[PROBLEM]: Return the lines exactly as they stand, from the first of the material through the line containing "return points, track(across, fall".

[STORED DATA]:
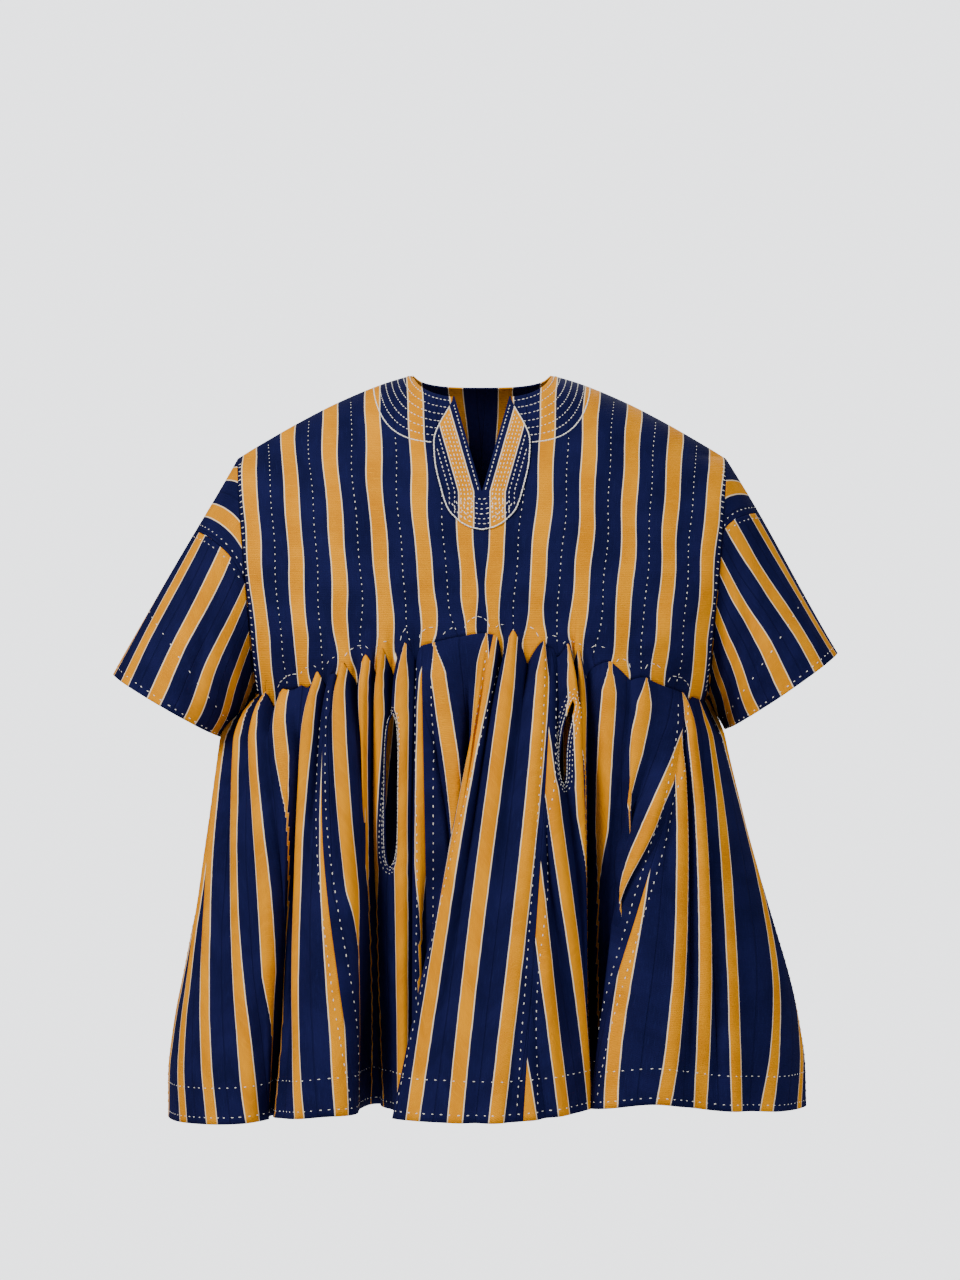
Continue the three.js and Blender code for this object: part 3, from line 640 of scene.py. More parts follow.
    def patch(self, columns, rows, at_column=None):
        """The gore as points and strip places. At_column is the column that a pocket's slit parts."""
        share = np.linspace(0, 1, columns)[None, :] * np.ones((rows, 1))
        down = (np.linspace(0, 1, rows) ** 1.25)[:, None] * np.ones((1, columns))
        if at_column is not None:
            share = self.follow_pocket(share, down, at_column)
        points = self.at(share, down)
        run = run_along_rows(points)
        fall = run_along_rows(points.swapaxes(0, 1)).T
        across = np.stack([self.across(*row) for row in zip(run, self.mark(share, down), down[:, 0])])
        return points, track(across, fall / STRIP + self.wander[3])

    def across(self, run, marks, down):
        """Strips across one row of the cloth. Gold keeps its width, and is a point at the waist seam."""
        rate = run[-1] / (marks[-1] - marks[0])
        lines = self.lines_at(down)
        beyond = np.minimum(0, lines - marks[0]) + np.maximum(0, lines - marks[-1])
        middles = np.maximum.accumulate(np.interp(lines, marks, run) + rate * beyond)
        gaps = np.maximum(np.diff(middles), 1.0)
        room = 0.42 * np.minimum(np.append(gaps, STRIP), np.insert(gaps, 0, STRIP))
        taper = np.clip((down - self.tips) / TIP_LENGTH, 0.08, 1)
        # Below its stop a band narrows away to navy. Inside a deep fold's valley this is painted shade.
        taper = taper * np.clip((self.stops - down) / STOP_LENGTH, 0.004, 1)
        half = np.minimum(EDGE_HALF * STRIP * taper, room)
        places = np.arange(len(lines)) + 0.5
        nodes = track(middles - half, middles + half).ravel()
        values = track(places - EDGE_HALF, places + EDGE_HALF).ravel()
        nodes = np.concatenate([[nodes[0] - 0.4 * STRIP], nodes, [nodes[-1] + 0.4 * STRIP]])
        values = np.concatenate([[values[0] - 0.4], values, [values[-1] + 0.4]])
        return np.interp(run, np.maximum.accumulate(nodes), values)

    def pocket_line(self, z):
        """Where the pocket's slit runs at a height, and half how far it stands open."""
        pocket = self.pocket
        reach = np.clip((z - pocket["bottom"]) / (pocket["top"] - pocket["bottom"]) * 2 - 1, -1, 1)
        return pocket["x"] + pocket["lean"] * reach, pocket["width"] / 2 * rounded(reach**4)

    def follow_pocket(self, share, down, column):
        """Moves one column of places onto the slit's line, and its neighbours with it."""
        points = self.at(share, down)
        here = share[0, column]
        inside = (points[:, column, 2] < self.pocket["top"]) & (points[:, column, 2] > self.pocket["bottom"])
        plain = skirt_at(self.mark(share, down), down)
        found = [np.interp(self.pocket_line(p[column, 2])[0], p[:, 0], s) for p, s in zip(plain, share)]
        rows = np.flatnonzero(inside)
        line = np.interp(np.arange(len(share)), rows, np.array(found)[rows])
        return np.stack([np.interp(s, [0, here, 1], [0, to, 1]) for s, to in zip(share, line)])

    def slit_table(self):
        """By height at the pocket's slit: the share of the way down, and by share the run from the slit."""
        heights = np.linspace(self.pocket["bottom"] - 30, self.pocket["top"] + 30, 60)
        share = np.linspace(0, 1, 400)
        place, downs, runs = 0.5, [], []
        for height in heights:
            column = self.at(np.full(2, place), np.array([0.2, 1.0]))[:, 2]
            down = 0.2 + 0.8 * (height - column[0]) / (column[1] - column[0])
            flat = np.full(400, down)
            place = np.interp(self.pocket_line(height)[0], skirt_at(self.mark(share, flat), flat)[:, 0], share)
            cloth = self.at(share, flat)
            run = run_over(cloth)
            downs.append(down)
            runs.append(run - np.interp(place, share, run))
        return heights, np.array(downs), share, np.array(runs)

    def by_slit(self, distance, z):
        """Points on the gore at a distance over the cloth from the middle of its pocket's open slit."""
        if self.slit is None:
            self.slit = self.slit_table()
        heights, downs, share, runs = self.slit
        step = np.interp(z, heights, np.arange(len(heights)))
        low = np.minimum(step.astype(int), len(heights) - 2)
        beside = [
            lerp(*(np.interp(far, runs[row], share) for row in (i, i + 1)), part - i)
            for far, i, part in zip(distance, low, step)
        ]
        points = self.at(np.array(beside), np.interp(z, heights, downs))
        points[..., 0] += np.sign(distance) * self.pocket_line(z)[1] * np.exp(-((distance / SLIT_EASE) ** 2))
        return points

    def pocket_halves(self, columns, rows):
        """The gore as two patches that part along the pocket's slit."""
        middle = self.at(np.linspace(0, 1, 400), 0.3)
        column = int(np.argmin(np.abs(middle[:, 0] - self.pocket["x"])) / 399 * (columns - 1))
        points, strips = self.patch(columns, rows, column)
        halves = []
        run = run_along_rows(points)
        opening = self.pocket_line(points[:, column, 2])[1][:, None]
        off = run - run[:, column : column + 1]
        for part, side in ((slice(0, column + 1), -1), (slice(column, columns), 1)):
            cloth = points[:, part].copy()
            cloth[..., 0] += side * opening * np.exp(-((off[:, part] / SLIT_EASE) ** 2))
            halves.append((cloth, strips[:, part]))
        return halves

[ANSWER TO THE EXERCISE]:
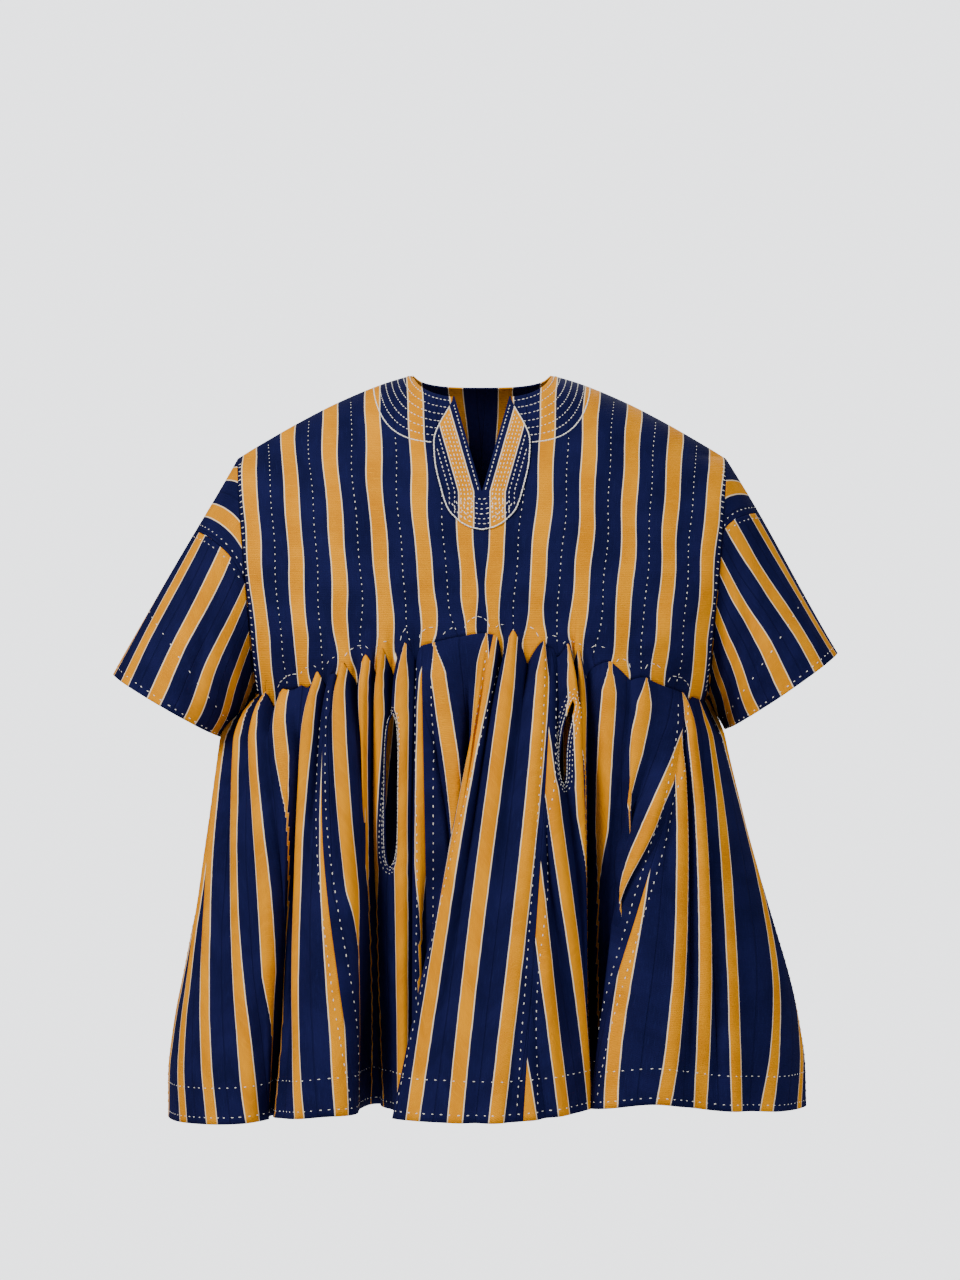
Continue the three.js and Blender code for this object: part 3, from line 640 of scene.py. More parts follow.
    def patch(self, columns, rows, at_column=None):
        """The gore as points and strip places. At_column is the column that a pocket's slit parts."""
        share = np.linspace(0, 1, columns)[None, :] * np.ones((rows, 1))
        down = (np.linspace(0, 1, rows) ** 1.25)[:, None] * np.ones((1, columns))
        if at_column is not None:
            share = self.follow_pocket(share, down, at_column)
        points = self.at(share, down)
        run = run_along_rows(points)
        fall = run_along_rows(points.swapaxes(0, 1)).T
        across = np.stack([self.across(*row) for row in zip(run, self.mark(share, down), down[:, 0])])
        return points, track(across, fall / STRIP + self.wander[3])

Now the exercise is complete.